Instâncias centrais os tribunais-sede da comarca, julgam os crimes mais graves (penas superiores a 5 anos) e as acções de maior valor (acima de 50 mil euros) de todo o distrito. Instâncias locais, nos tribunais fora da capital do distrito, julgam acções de menor valor e crimes menos graves da área dos respectivos concelhos.
Mais secções especializadas com magistrados que só decidem certo tipo de processos (Família e Menores, Trabalho, Comércio e, Execuções) e mais 8 Departamentos de Investigação e Acção Penal (total de 14).
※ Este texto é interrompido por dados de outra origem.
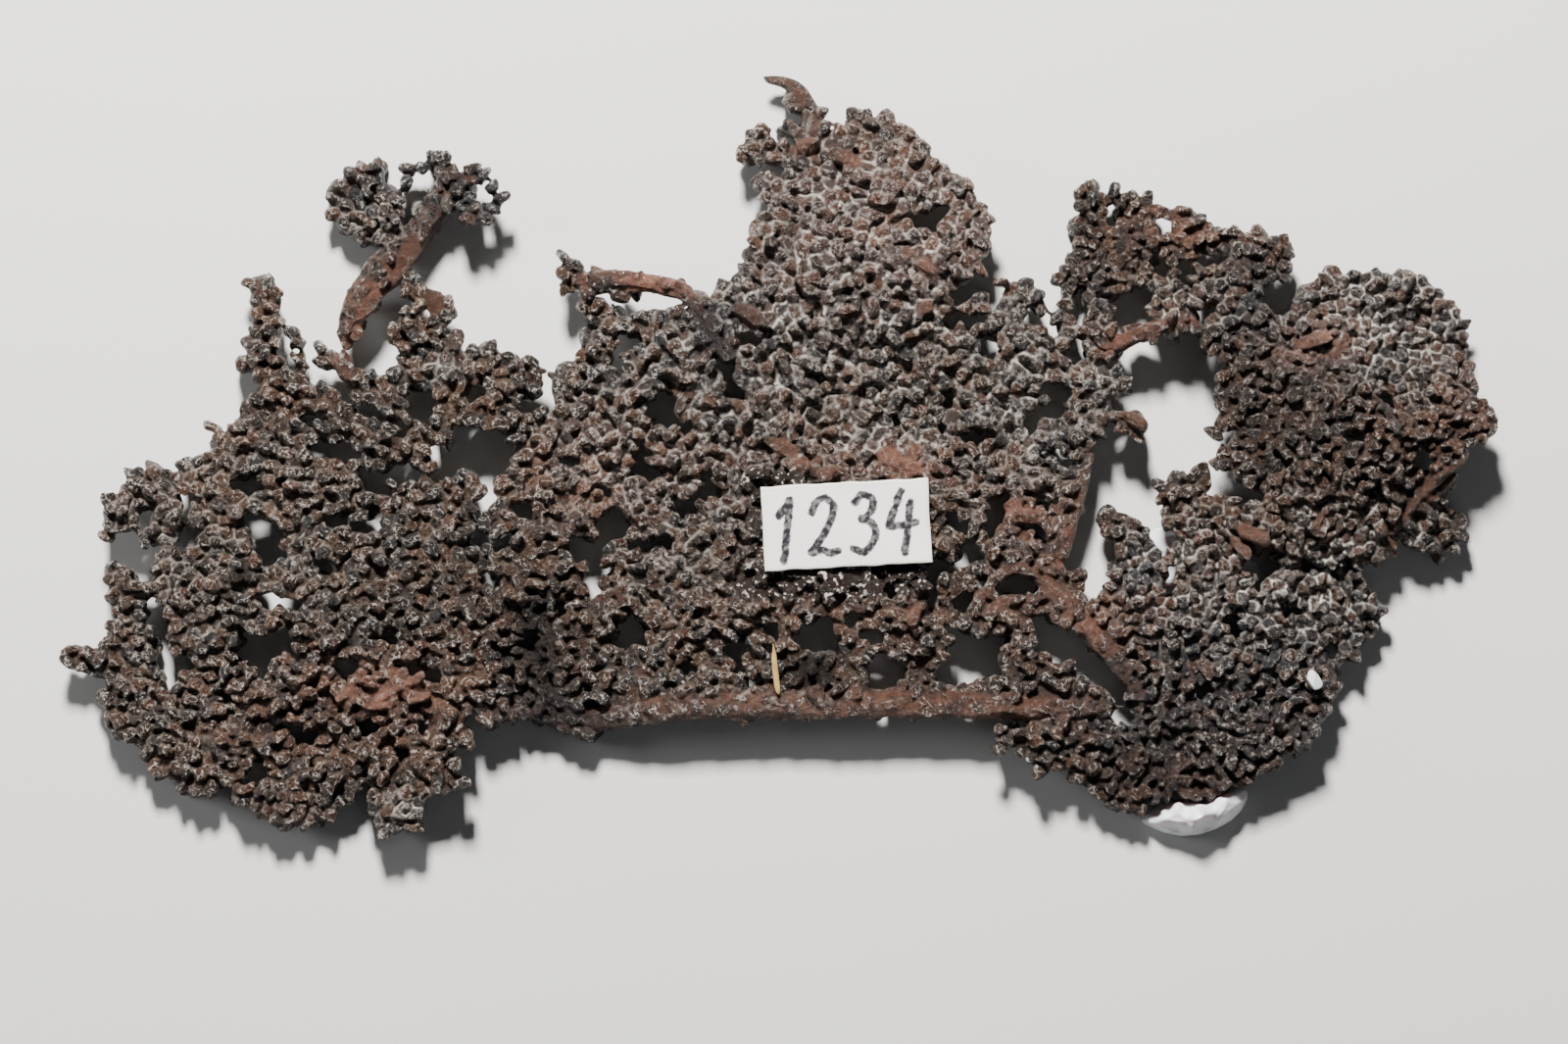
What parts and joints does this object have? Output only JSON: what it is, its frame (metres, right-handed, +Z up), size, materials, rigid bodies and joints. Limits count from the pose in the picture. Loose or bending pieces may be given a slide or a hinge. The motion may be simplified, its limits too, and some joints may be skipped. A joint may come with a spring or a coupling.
{
  "type": "native copper leaf specimen",
  "caption": "Flat, lacy, branching leaf of fused copper nubs with ragged gaps, smooth stems, a glued paper number label and a lump of putty at its foot.",
  "frame": {"origin": "middle of the bounding box in plan, on the surface the leaf lies on", "axes": "+Z up, towards the labelled face; +X along the leaf's length, from the large left fan to the domed right head; +Y towards the tall middle crest"},
  "size_m": [0.1396, 0.0746, 0.008],
  "materials": {
    "copper": "native copper under a brown and grey-tan patina, pale dust in the creases",
    "label_paper": "matt white card with hand-inked numerals",
    "putty": "smooth white mounting putty"
  },
  "bodies": {
    "root": {"left_fan": "copper", "crown_sprig": "copper", "centre_fan": "copper", "bent_twig": "copper", "right_arch": "copper", "right_head": "copper", "right_foot": "copper", "paper_label": "label_paper", "mounting_putty": "putty", "rear_putty": "putty"}
  },
  "joints": []
}
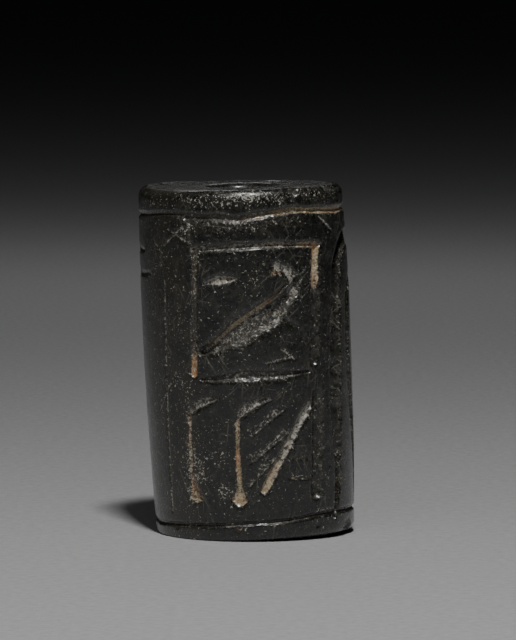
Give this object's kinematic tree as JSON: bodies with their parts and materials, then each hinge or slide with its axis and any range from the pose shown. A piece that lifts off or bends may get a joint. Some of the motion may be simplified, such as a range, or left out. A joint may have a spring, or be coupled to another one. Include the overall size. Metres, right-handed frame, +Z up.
{
  "type": "cylinder seal",
  "caption": "Small barrelled cylinder of dark stone, pierced end to end for a cord, its wall cut with rings, rules and signs for rolling across clay.",
  "frame": {"origin": "middle of the seal's box, on the surface that its worn lower end stands on", "axes": "+Z up, along the seal, whose own axis leans 2.4 degrees towards -X; -Y is the side with the panel; +X is to the right of it"},
  "size_m": [0.0122, 0.0116, 0.0196],
  "materials": {
    "stone": "near-black steatite, hand polished, with worn edges, fine scratches and tan earth in the cuts"
  },
  "bodies": {
    "root": {"seal_body": "stone"}
  },
  "joints": []
}
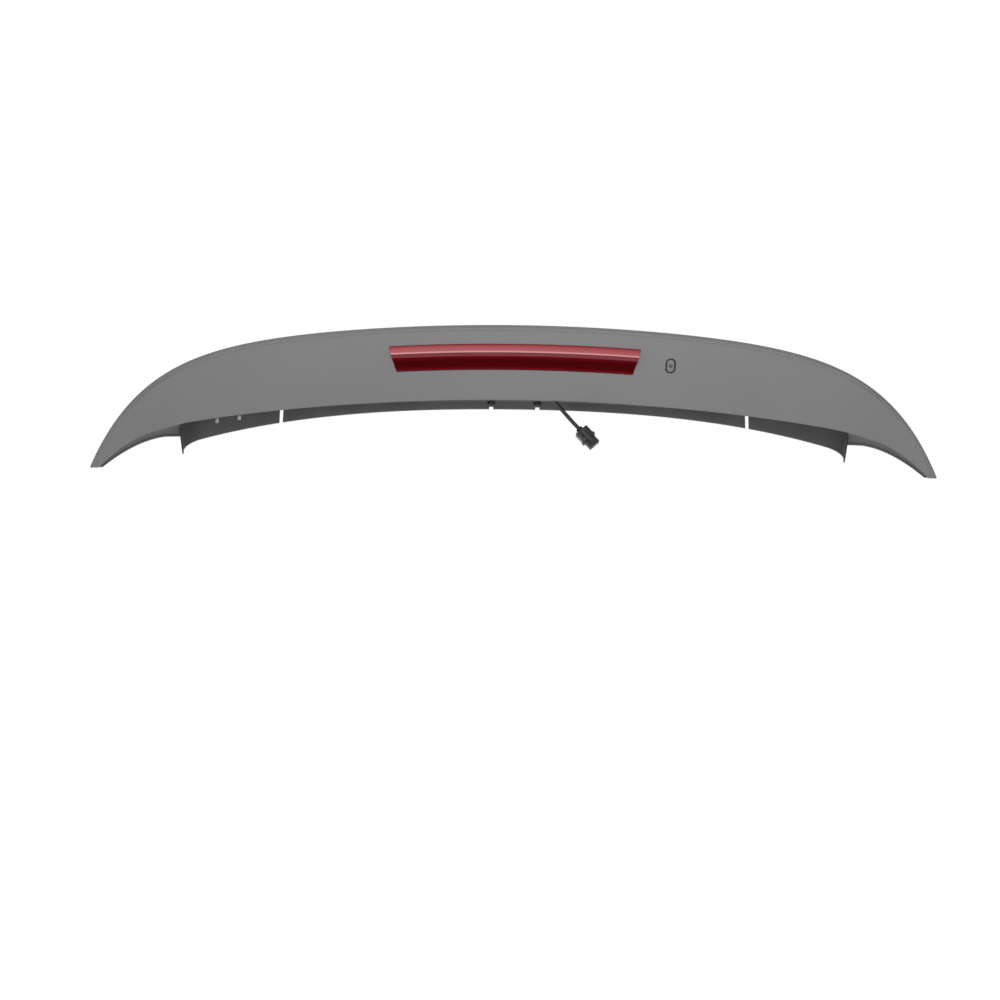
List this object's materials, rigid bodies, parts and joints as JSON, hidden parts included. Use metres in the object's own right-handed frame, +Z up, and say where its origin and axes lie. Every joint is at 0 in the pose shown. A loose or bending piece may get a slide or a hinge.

20 tribunais encerrados por terem menos de 250 processos/ano. 27 tribunais passam a Secções de Proximidade (apenas com as secretarias a funcionar, ligadas ao tribunal de um concelho vizinho).
Conselho de gestão administra os tribunais da comarca, fixa objectivos anuais e presta contas em relatórios.
730 mil processos mudaram fisicamente de tribunal, transportados por serviços de autarquias, Exército, GNR, PSP e funcionários judiciais.
3,5 milhões de processos reclassificados no sistema informático, correspondendo a 80 milhões de documentos.
6.000 funcionários, 1.400 juízes e 1.500 procuradores movimentados a nível nacional.